-- start of Given material --
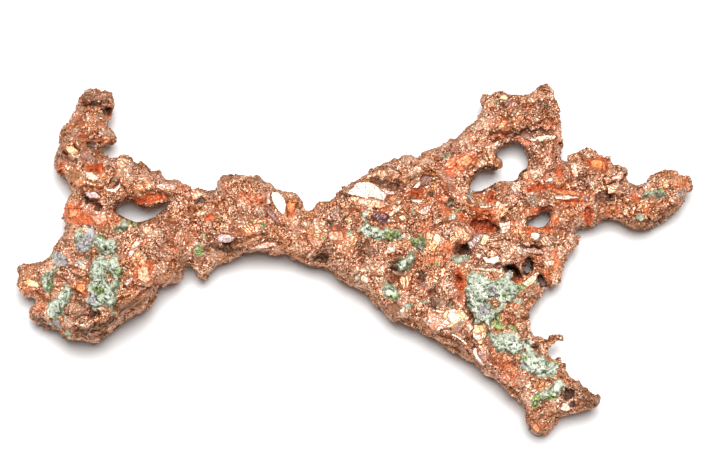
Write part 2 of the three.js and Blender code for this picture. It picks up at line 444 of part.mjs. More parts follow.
// Drops every island of samples but the largest.
function keepLargest(value, [nx, ny]) {
  const steps = [1, -1, nx, -nx, nx * ny, -nx * ny];
  const island = new Int32Array(value.length);
  let best = 0;
  let bestSize = 0;
  for (let start = 0, label = 0; start < value.length; start += 1) {
    if (value[start] <= 0 || island[start]) continue;
    label += 1;
    island[start] = label;
    const found = [start];
    for (let n = 0; n < found.length; n += 1) {
      for (const step of steps) {
        const next = found[n] + step;
        if (value[next] > 0 && !island[next]) {
          island[next] = label;
          found.push(next);
        }
      }
    }
    if (found.length > bestSize) {
      bestSize = found.length;
      best = label;
    }
  }
  for (let n = 0; n < value.length; n += 1) {
    if (value[n] > 0 && island[n] !== best) value[n] = -0.05;
  }
}

// Where two inside samples touch only across a corner, the samples between them are filled.
function fillPinches(value, [nx, ny, nz]) {
  const strides = [1, nx, nx * ny];
  const inside = (n) => value[n] > 0;
  const fill = (n) => {
    if (value[n] <= 0) value[n] = 0.05;
  };
  for (let changed = true; changed; ) {
    changed = false;
    for (let n = 0; n < nx * ny * (nz - 1) - nx - 1; n += 1) {
      for (const [a, b] of [[0, 1], [1, 2], [0, 2]]) {
        const p = n + strides[a];
        const q = n + strides[b];
        const r = p + strides[b];
        if (inside(n) === inside(r) && inside(p) === inside(q) && inside(n) !== inside(p)) {
          [n, p, q, r].forEach(fill);
          changed = true;
        }
      }
      const corners = [0, 1, 2, 3, 4, 5, 6, 7].map(
        (c) => n + (c & 1) * strides[0] + ((c >> 1) & 1) * strides[1] + (c >> 2) * strides[2],
      );
      const full = corners.filter(inside).length;
      for (let c = 0; c < 4 && (full === 2 || full === 6); c += 1) {
        const same = inside(corners[c]) === inside(corners[7 - c]);
        const pair = full === 2 ? inside(corners[c]) : !inside(corners[c]);
        if (same && pair) {
          corners.forEach(fill);
          changed = true;
        }
      }
    }
  }
}

// Moves a point onto the surface of a field, but not out of its own cell.
function settle(field, point, cellLow, facet) {
  const step = 0.02;
  for (let round = 0; round < 5; round += 1) {
    const [x, y, z] = point;
    const here = field(x, y, z);
    const slope = [
      (field(x + step, y, z) - field(x - step, y, z)) / (2 * step),
      (field(x, y + step, z) - field(x, y - step, z)) / (2 * step),
      (field(x, y, z + step) - field(x, y, z - step)) / (2 * step),
    ];
    const steep = Math.max(0.05, slope[0] ** 2 + slope[1] ** 2 + slope[2] ** 2);
    for (let axis = 0; axis < 3; axis += 1) {
      const moved = point[axis] - (0.8 * here * slope[axis]) / steep;
      const from = cellLow[axis] + 0.06 * facet[axis];
      point[axis] = Math.min(from + 0.88 * facet[axis], Math.max(from, moved));
    }
  }
}

// The closed skin of a field: one vertex in each cell that the surface crosses, and one
// four-sided facet, as two triangles, around each grid edge that it crosses.
function skin(field, low, high, facet) {
  const { value, count, at } = sampleField(field, low, high, facet);
  const [nx, ny, nz] = count;
  const positions = [];
  const vertexOf = new Map();
  const corners = [0, 1, 2, 3, 4, 5, 6, 7].map((c) => [c & 1, (c >> 1) & 1, c >> 2]);

  for (let k = 0; k < nz - 1; k += 1) {
    for (let j = 0; j < ny - 1; j += 1) {
      for (let i = 0; i < nx - 1; i += 1) {
        const here = corners.map(([a, b, c]) => value[at(i + a, j + b, k + c)]);
        const full = here.filter((v) => v > 0).length;
        if (full === 0 || full === 8) continue;
        const sum = [0, 0, 0];
        let crossings = 0;
        for (let c = 0; c < 8; c += 1) {
          for (let axis = 0; axis < 3; axis += 1) {
            const d = c | (1 << axis);
            if (d === c || here[c] > 0 === here[d] > 0) continue;
            const t = here[c] / (here[c] - here[d]);
            for (let n = 0; n < 3; n += 1) sum[n] += corners[c][n] + (n === axis ? t : 0);
            crossings += 1;
          }
        }
        const cellLow = [i, j, k].map((n, axis) => low[axis] + n * facet[axis]);
        const point = sum.map((v, axis) => cellLow[axis] + (v / crossings) * facet[axis]);
        settle(field, point, cellLow, facet);
        vertexOf.set(at(i, j, k), positions.length / 3);
        positions.push(...point);
      }
    }
  }

  const triangles = [];
  const apart = (a, b) => Math.hypot(
    positions[3 * a] - positions[3 * b],
    positions[3 * a + 1] - positions[3 * b + 1],
    positions[3 * a + 2] - positions[3 * b + 2],
  );
  const strides = [at(1, 0, 0), at(0, 1, 0), at(0, 0, 1)];
  for (let n = 0; n < value.length; n += 1) {
    for (let axis = 0; axis < 3; axis += 1) {
      const next = n + strides[axis];
      if (next >= value.length || value[n] > 0 === value[next] > 0) continue;
      const u = strides[(axis + 1) % 3];
      const v = strides[(axis + 2) % 3];
      const ring = [n - u - v, n - v, n, n - u].map((cell) => vertexOf.get(cell));
      if (value[n] <= 0) ring.reverse();
      const [a, b, c, d] = ring;
      if (apart(a, c) <= apart(b, d)) triangles.push(a, b, c, a, c, d);
      else triangles.push(a, b, d, b, c, d);
    }
  }
  const geometry = new THREE.BufferGeometry();
  geometry.setAttribute("position", new THREE.Float32BufferAttribute(positions, 3));
  geometry.setIndex(triangles);
  return geometry;
}

// ---------------------------------------------------------------- fewer facets
// The error of a point against the planes of the facets that met at a vertex: a symmetric
// 4 x 4 form, kept as its ten entries.
function planeForm(a, b, c) {
  const normal = b.clone().sub(a).cross(c.clone().sub(a));
  const area = normal.length();
  normal.divideScalar(area || 1);
  const { x, y, z } = normal;
  const w = -normal.dot(a);
  return [x * x, x * y, x * z, x * w, y * y, y * z, y * w, z * z, z * w, w * w]
    .map((entry) => entry * area);
}

function errorAt(q, { x, y, z }) {
  return q[0] * x * x + q[4] * y * y + q[7] * z * z + q[9]
    + 2 * (q[1] * x * y + q[2] * x * z + q[3] * x + q[5] * y * z + q[6] * y + q[8] * z);
}

// Draws short edges together where that moves the surface least, until few enough facets are
// left. No edge goes that would pinch the skin or turn a facet over.
function thinOut(geometry, share) {
  const place = geometry.attributes.position;
  const points = Array.from({ length: place.count }, (_, n) =>
    new THREE.Vector3().fromBufferAttribute(place, n));
  const faces = [];
  const fans = points.map(() => new Set());
  const forms = points.map(() => new Array(10).fill(0));
  for (let n = 0; n < geometry.index.count; n += 3) {
    const face = [0, 1, 2].map((c) => geometry.index.getX(n + c));
    const form = planeForm(...face.map((v) => points[v]));
    for (const v of face) {
      fans[v].add(faces.length);
      form.forEach((entry, k) => { forms[v][k] += entry; });
    }
    faces.push(face);
  }
  const around = (v) => new Set([...fans[v]].flatMap((f) => faces[f]).filter((n) => n !== v));
  const turnsOver = (v, other, to) => [...fans[v]].some((f) => {
    if (faces[f].includes(other)) return false;
    const old = new THREE.Triangle(...faces[f].map((n) => points[n])).getNormal(new THREE.Vector3());
    const moved = new THREE.Triangle(...faces[f].map((n) => (n === v ? to : points[n])));
    return moved.getArea() < 0.02 || old.dot(moved.getNormal(new THREE.Vector3())) < 0.3;
  });

  let left = faces.length;
  const target = share * faces.length;
  while (left > target) {
    const edges = [];
    for (let a = 0; a < points.length; a += 1) {
      for (const b of fans[a].size ? around(a) : []) {
        if (b < a) continue;
        const form = forms[a].map((entry, k) => entry + forms[b][k]);
        const middle = points[a].clone().lerp(points[b], 0.5);
        const to = [middle, points[a], points[b]]
          .reduce((best, p) => (errorAt(form, p) < errorAt(form, best) ? p : best));
        const length = points[a].distanceToSquared(points[b]);
        edges.push({ a, b, form, to: to.clone(), cost: errorAt(form, to) + 0.002 * length });
      }
    }
    edges.sort((p, q) => p.cost - q.cost);
    const touched = new Set();
    const before = left;
    for (const { a, b, form, to } of edges.slice(0, edges.length / 4)) {
      if (left <= target) break;
      if (touched.has(a) || touched.has(b)) continue;
      const nearA = around(a);
      const shared = [...around(b)].filter((n) => nearA.has(n));
      if (shared.length !== 2 || turnsOver(a, b, to) || turnsOver(b, a, to)) continue;
      for (const f of fans[b]) {
        if (faces[f].includes(a)) {
          faces[f].forEach((n) => n !== b && fans[n].delete(f));
          faces[f] = null;
          left -= 1;
        } else {
          faces[f] = faces[f].map((n) => (n === b ? a : n));
          fans[a].add(f);
        }
      }
      fans[b].clear();
      points[a] = to;
      forms[a] = form;
      touched.add(a);
      around(a).forEach((n) => touched.add(n));
    }
    if (left === before) break;
  }
  const thinned = new THREE.BufferGeometry();
  thinned.setAttribute("position", new THREE.Float32BufferAttribute(
    points.flatMap((p) => p.toArray()), 3));
  thinned.setIndex(faces.filter(Boolean).flat());
  return thinned;
}

// ---------------------------------------------------------------- solids
function solidOf(geometry) {
  geometry.deleteAttribute("normal");
  geometry.deleteAttribute("uv");
  const merged = mergeVertices(geometry, 1e-4);
  return new wasm.Manifold(new wasm.Mesh({
    numProp: 3,
    vertProperties: new Float32Array(merged.attributes.position.array),
    triVerts: new Uint32Array(merged.index.array),
  }));
}

function geometryOf(solid) {
  const mesh = solid.getMesh();
  const geometry = new THREE.BufferGeometry();
  geometry.setAttribute("position", new THREE.BufferAttribute(mesh.vertProperties, 3));
  geometry.setIndex(new THREE.BufferAttribute(mesh.triVerts, 1));
  return geometry;
}

// An upright prism over an outline.
function prism(outline, bottom, top) {
  const shape = new THREE.Shape(outline.map(([x, y]) => new THREE.Vector2(x, y)));
  const geometry = new THREE.ExtrudeGeometry(shape, { depth: top - bottom, bevelEnabled: false });
  geometry.translate(0, 0, bottom);
  return solidOf(geometry);
}

// The saw cut between two points: a thin upright wall.
function sawCut([[ax, ay], [bx, by]]) {
  const geometry = new THREE.BoxGeometry(Math.hypot(bx - ax, by - ay), PARTING, 60);
  geometry.rotateZ(Math.atan2(by - ay, bx - ax));
  geometry.translate((ax + bx) / 2, (ay + by) / 2, 0);
  return solidOf(geometry);
}

function pinhole([x, y, radius]) {
  const geometry = new THREE.CylinderGeometry(radius * 1.15, radius, 40, 8);
  geometry.rotateX(Math.PI / 2);
  geometry.translate(x, y, 5);
  return solidOf(geometry);
}

// ---------------------------------------------------------------- the nugget
const bounds = new THREE.Box2().setFromPoints(OUTLINE.map(([x, y]) => new THREE.Vector2(x, y)));

function buildCopper() {
  const low = [bounds.min.x - 3, bounds.min.y - 3, -4];
  const high = [bounds.max.x + 3, bounds.max.y + 3, 20];
  let copper = solidOf(thinOut(skin(copperField, low, high, FACET), KEPT_FACETS));
  copper = copper.intersect(prism([[-80, -50], [80, -50], [80, 50], [-80, 50]], 0, 40));
  for (const hole of PINHOLES) copper = copper.subtract(pinhole(hole));
  for (const cut of Object.values(CUTS)) copper = copper.subtract(sawCut(cut));
  return copper;
}

function buildCrust({ rounds }) {
  const reach = Math.max(...rounds.map((round) => round[2])) + 2 * CRUST_FACET[0];
  const xs = rounds.map((round) => round[0]);
  const ys = rounds.map((round) => round[1]);
  const shift = DRAWN_SLANT * 12;
  const low = [Math.min(...xs) - reach, Math.min(...ys) - reach - shift, 1];
  const high = [Math.max(...xs) + reach, Math.max(...ys) + reach, 20];
  return solidOf(thinOut(skin(crustField(rounds), low, high, CRUST_FACET), KEPT_FACETS));
}

// Leans a finished geometry forward, so that its walls follow WALL_LEAN.
function leant(geometry) {
  const position = geometry.getAttribute("position");
  for (let n = 0; n < position.count; n += 1) {
    position.setY(n, position.getY(n) - WALL_LEAN * (position.getZ(n) - DRAWN_LEVEL));
  }
  return geometry;
}

function named(name, solid, look) {
  const mesh = new THREE.Mesh(leant(geometryOf(solid)), new THREE.MeshStandardMaterial(look));
  mesh.name = name;
  return mesh;
}

const nugget = new THREE.Group();
const copper = buildCopper();
for (const { name, room } of PIECES) {
  nugget.add(named(name, copper.intersect(prism(room, -5, 45)), COPPER));
}
for (const crust of CRUSTS) {
  const look = { color: crust.colour, roughness: 0.75, metalness: 0.0 };
  nugget.add(named(crust.name, buildCrust(crust), look));
}

// The origin is under the middle of the nugget, on the surface that it rests on.
const size = new THREE.Box3().setFromObject(nugget, true);
nugget.position.set(-(size.min.x + size.max.x) / 2, -(size.min.y + size.max.y) / 2, -size.min.z);

export default nugget;
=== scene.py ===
# %% [markdown]
# A native copper nugget, finished in Blender around its CAD model. The CAD model gives the true
# size and the form. Here the bare form gets what makes it copper: crystal faces, hackly grain,
# red hollows, crusts of pale minerals, and light.

# %% Load the frame
import json
import math

import bmesh
import bpy
import numpy as np
from mathutils import Matrix, Vector
from mathutils.bvhtree import BVHTree


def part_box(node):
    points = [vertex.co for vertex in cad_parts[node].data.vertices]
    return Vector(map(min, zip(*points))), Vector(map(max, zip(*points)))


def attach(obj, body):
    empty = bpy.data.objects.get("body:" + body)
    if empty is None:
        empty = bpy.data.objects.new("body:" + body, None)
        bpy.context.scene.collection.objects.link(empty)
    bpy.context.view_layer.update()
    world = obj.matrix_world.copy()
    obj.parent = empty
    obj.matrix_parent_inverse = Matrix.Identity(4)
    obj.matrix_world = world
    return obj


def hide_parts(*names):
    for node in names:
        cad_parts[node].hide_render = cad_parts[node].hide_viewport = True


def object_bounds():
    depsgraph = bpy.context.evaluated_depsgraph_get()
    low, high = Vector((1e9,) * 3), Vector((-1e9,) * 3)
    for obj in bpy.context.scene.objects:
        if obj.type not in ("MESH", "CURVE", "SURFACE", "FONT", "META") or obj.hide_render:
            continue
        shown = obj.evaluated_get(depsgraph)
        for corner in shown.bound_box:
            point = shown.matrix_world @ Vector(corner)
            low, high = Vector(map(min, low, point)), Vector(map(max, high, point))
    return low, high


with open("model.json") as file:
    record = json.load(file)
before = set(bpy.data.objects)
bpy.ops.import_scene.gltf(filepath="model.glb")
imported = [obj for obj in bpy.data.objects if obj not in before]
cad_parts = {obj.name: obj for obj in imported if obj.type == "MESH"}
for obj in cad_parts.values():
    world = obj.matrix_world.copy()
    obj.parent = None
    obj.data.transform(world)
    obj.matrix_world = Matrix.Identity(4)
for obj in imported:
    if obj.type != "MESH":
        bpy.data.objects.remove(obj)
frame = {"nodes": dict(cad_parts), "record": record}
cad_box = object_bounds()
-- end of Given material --
- _Problem requirements_: Using the data above, copy each line that contains "depsgraph".

- _Problem solution_:
    depsgraph = bpy.context.evaluated_depsgraph_get()
        shown = obj.evaluated_get(depsgraph)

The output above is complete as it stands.